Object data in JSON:
## START

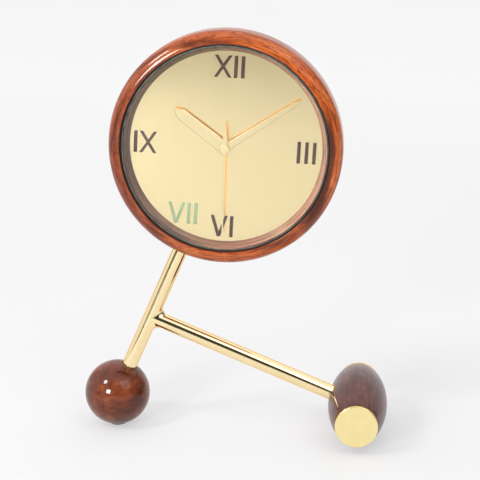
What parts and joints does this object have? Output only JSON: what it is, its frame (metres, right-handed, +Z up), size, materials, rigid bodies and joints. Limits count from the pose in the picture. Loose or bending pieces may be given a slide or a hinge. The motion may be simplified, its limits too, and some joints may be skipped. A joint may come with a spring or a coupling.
{
  "type": "table clock",
  "caption": "Round wooden table clock on a tee-shaped brass rod stand with a wooden ball foot and a wooden barrel foot.",
  "frame": {"origin": "on the table, at the middle of the bounding box", "axes": "+Z up, -Y out of the dial towards the viewer, +X to the viewer's right"},
  "size_m": [0.2704, 0.112, 0.355],
  "materials": {
    "ring_wood": "gloss lacquer, red-brown wood",
    "inner_wood": "satin, pale brown wood",
    "ball_wood": "gloss lacquer, brown wood",
    "barrel_wood": "gloss lacquer, purple-brown wood",
    "board_wood": "plain board",
    "dial_brass": "fine upright brushing, lacquered",
    "hand_brass": "polished",
    "brass": "polished",
    "dark_enamel": "dark brown enamel",
    "pale_enamel": "pale green enamel",
    "glass": "clear with a bevelled edge",
    "rubber": "matte",
    "felt": "matte felt",
    "steel": "bright",
    "copper": "enamelled wire",
    "battery": "printed sleeve, plain",
    "circuit": "bare board",
    "gear_plastic": "natural",
    "black_plastic": "moulded"
  },
  "bodies": {
    "stand": {"case_ring": "ring_wood", "bezel_ring": "inner_wood", "glass": "glass", "glass_gasket": "rubber", "dial_plate": "dial_brass", "dial_backing": "board_wood", "numeral_xii": "dark_enamel", "numeral_iii": "dark_enamel", "numeral_vi": "dark_enamel", "numeral_vii": "pale_enamel", "numeral_ix": "dark_enamel", "back_panel": "inner_wood", "back_screws": "brass", "main_rod": "brass", "branch_rod": "brass", "braze_fillet": "brass", "rod_studs": "steel", "wood_inserts": "brass", "ball_foot": "ball_wood", "ball_pad": "felt", "barrel_foot": "barrel_wood", "barrel_pad": "felt", "front_cap": "brass", "rear_cap": "brass", "movement_case": "black_plastic", "movement_cover": "black_plastic", "train_bridge": "steel", "threaded_bush": "brass", "bush_washer": "brass", "bush_nut": "brass", "rubber_washer": "rubber", "battery": "battery", "contact_positive": "steel", "contact_negative": "steel", "circuit_board": "circuit", "chip": "black_plastic", "quartz_crystal": "steel", "stator": "steel", "coil_core": "steel", "coil_winding": "copper"},
    "seconds": {"second_wheel": "gear_plastic", "second_hand": "hand_brass"},
    "rotor": {"rotor_magnet": "steel", "rotor_pinion": "gear_plastic"},
    "step": {"step_wheel": "gear_plastic"},
    "third": {"third_wheel": "gear_plastic"},
    "centre": {"centre_wheel": "gear_plastic"},
    "minutes": {"cannon_pinion": "brass", "minute_hand": "hand_brass"},
    "hours": {"hour_wheel": "gear_plastic", "hour_hand": "hand_brass"},
    "motion": {"motion_wheel": "gear_plastic"},
    "setting": {"setting_shaft": "gear_plastic", "setting_knob": "black_plastic"}
  },
  "joints": [
    {"name": "second_hand_turn", "type": "hinge", "parent": "stand", "child": "seconds", "pos_m": [-0.00749, 0, 0.255], "axis": [0, 1, 0], "continuous": true},
    {"name": "minute_hand_turn", "type": "hinge", "parent": "stand", "child": "minutes", "pos_m": [-0.00749, 0, 0.255], "axis": [0, 1, 0], "continuous": true},
    {"name": "rotor_turn", "type": "hinge", "parent": "stand", "child": "rotor", "pos_m": [-0.01905, 0, 0.26653], "axis": [0, 1, 0], "continuous": true},
    {"name": "step_wheel_turn", "type": "hinge", "parent": "stand", "child": "step", "pos_m": [-0.01169, 0, 0.26227], "axis": [0, 1, 0], "continuous": true},
    {"name": "third_wheel_turn", "type": "hinge", "parent": "stand", "child": "third", "pos_m": [-0.00209, 0, 0.26435], "axis": [0, 1, 0], "continuous": true},
    {"name": "centre_wheel_turn", "type": "hinge", "parent": "stand", "child": "centre", "pos_m": [-0.00749, 0, 0.255], "axis": [0, 1, 0], "continuous": true},
    {"name": "hour_hand_turn", "type": "hinge", "parent": "stand", "child": "hours", "pos_m": [-0.00749, 0, 0.255], "axis": [0, 1, 0], "continuous": true},
    {"name": "motion_wheel_turn", "type": "hinge", "parent": "stand", "child": "motion", "pos_m": [-0.01709, 0, 0.255], "axis": [0, 1, 0], "continuous": true},
    {"name": "setting_knob_turn", "type": "hinge", "parent": "stand", "child": "setting", "pos_m": [-0.02636, 0, 0.25251], "axis": [0, 1, 0], "continuous": true}
  ],
  "couplings": [
    {"joint": "step_wheel_turn", "follows": "second_hand_turn", "ratio": -4},
    {"joint": "rotor_turn", "follows": "second_hand_turn", "ratio": 30},
    {"joint": "third_wheel_turn", "follows": "second_hand_turn", "ratio": -0.13333},
    {"joint": "centre_wheel_turn", "follows": "second_hand_turn", "ratio": 0.016667},
    {"joint": "motion_wheel_turn", "follows": "minute_hand_turn", "ratio": -0.33333},
    {"joint": "hour_hand_turn", "follows": "minute_hand_turn", "ratio": 0.083333},
    {"joint": "setting_knob_turn", "follows": "minute_hand_turn", "ratio": 1}
  ]
}
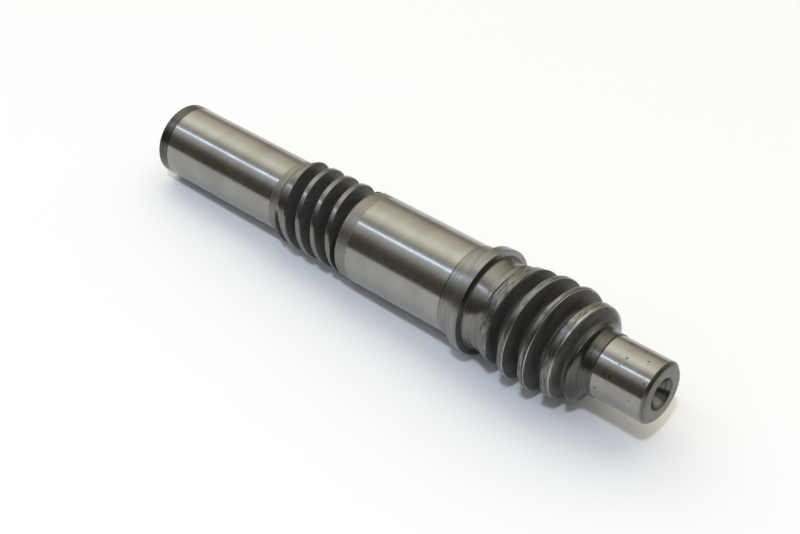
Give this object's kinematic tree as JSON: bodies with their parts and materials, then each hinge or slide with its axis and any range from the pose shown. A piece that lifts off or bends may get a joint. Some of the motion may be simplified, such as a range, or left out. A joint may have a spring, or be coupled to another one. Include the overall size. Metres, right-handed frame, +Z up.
{
  "type": "worm shaft",
  "caption": "One-piece steel worm shaft: ground bearing journals, a small right-hand worm, a thrust collar and a larger left-hand worm on one bar, with centre holes in its ends.",
  "frame": {"origin": "on the shaft's axis, halfway between its end faces", "axes": "+X along the shaft's axis towards the thin front journal, +Z up as the shaft lies on a table"},
  "size_m": [0.12, 0.0212, 0.0212],
  "materials": {
    "steel": "ground journals, turned lands, dark hobbed flanks"
  },
  "bodies": {
    "root": {"worm_shaft": "steel"}
  },
  "joints": []
}
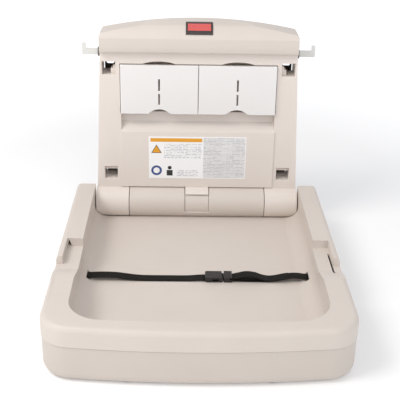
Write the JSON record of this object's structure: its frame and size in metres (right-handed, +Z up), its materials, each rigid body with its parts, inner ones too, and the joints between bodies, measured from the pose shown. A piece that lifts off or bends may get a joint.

## END

◆ Your task: Scan the material above. Copy each line where "parts" occurs.

◆ Written reply:
What parts and joints does this object have? Output only JSON: what it is, its frame (metres, right-handed, +Z up), size, materials, rigid bodies and joints. Limits count from the pose in the picture. Loose or bending pieces may be given a slide or a hinge. The motion may be simplified, its limits too, and some joints may be skipped. A joint may come with a spring or a coupling.
Give this object's kinematic tree as JSON: bodies with their parts and materials, then each hinge or slide with its axis and any range from the pose shown. A piece that lifts off or bends may get a joint. Some of the motion may be simplified, such as a range, or left out. A joint may have a spring, or be coupled to another one. Include the overall size. Metres, right-handed frame, +Z up.
Write the JSON record of this object's structure: its frame and size in metres (right-handed, +Z up), its materials, each rigid body with its parts, inner ones too, and the joints between bodies, measured from the pose shown. A piece that lifts off or bends may get a joint.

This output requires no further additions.